Les responsables de l’éducation de la région peuvent faciliter ce processus en contribuant à :
- Identifier les obstacles et les besoins de la main d’œuvre du secteur de l’éducation et des systèmes éducatifs de la région MENA en matière de capacité afin de faire face à la crise climatique ;
- Adapter à l’échelle locale et contextualiser les meilleures pratiques régionales dans l’intégration de l’éducation au changement climatique dans les CDN, en particulier au profit des étudiant·e·s les plus vulnérables et marginalisé·e·s ; et
- Recourir à des mécanismes, tels que le Bulletin de notes de l’IE sur l’ambition en matière d’éducation au changement climatique afin de demander des comptes aux décideur·euse·s nationaux·ales et régionaux·ales vis-à-vis de l’existence et de la mise en œuvre des politiques d’éducation au changement climatique.
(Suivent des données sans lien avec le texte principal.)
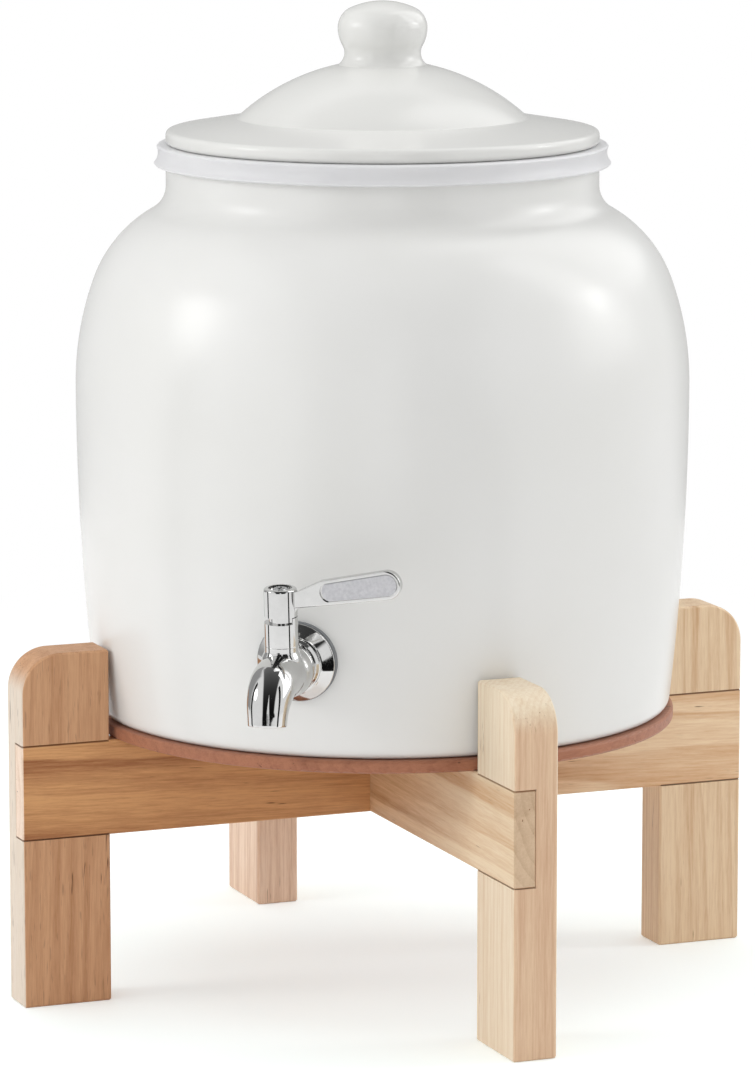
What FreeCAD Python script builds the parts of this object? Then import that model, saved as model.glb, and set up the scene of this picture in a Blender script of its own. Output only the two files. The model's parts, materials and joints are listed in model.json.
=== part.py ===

Le chemin vers la COP27 vient de commencer. Profitons de ce départ précoce, en gardant à l’esprit ces notes référence, pour améliorer les choses.
Les pays de la région dont les CDN mises à jour, révisées ou nouvelles ont été incluses dans cette analyse sont : l’Arménie, le Bahreïn, les Comores, la Géorgie, l’Irak, la Jordanie, le Koweït, le Liban, la Mauritanie, le Maroc, Oman, la Palestine, le Qatar, l’Arabie Saoudite, la Somalie, le Soudan, la Tunisie, la Turquie et les Émirats Arabes Unis. En tant que membre de l’Union européenne (UE), Chypre n’a pas été pris en compte. Ce pays a toutefois été inclus dans la soumission de la CDN de l’UE.
L’Iran est le principal émetteur de carbone de la région MENA mais n’a pas encore soumis de CDN.
Le contenu et les avis exprimés dans ce blog sont ceux de son auteur et ne reflètent pas nécessairement la position officielle de l’Internationale de l’Education.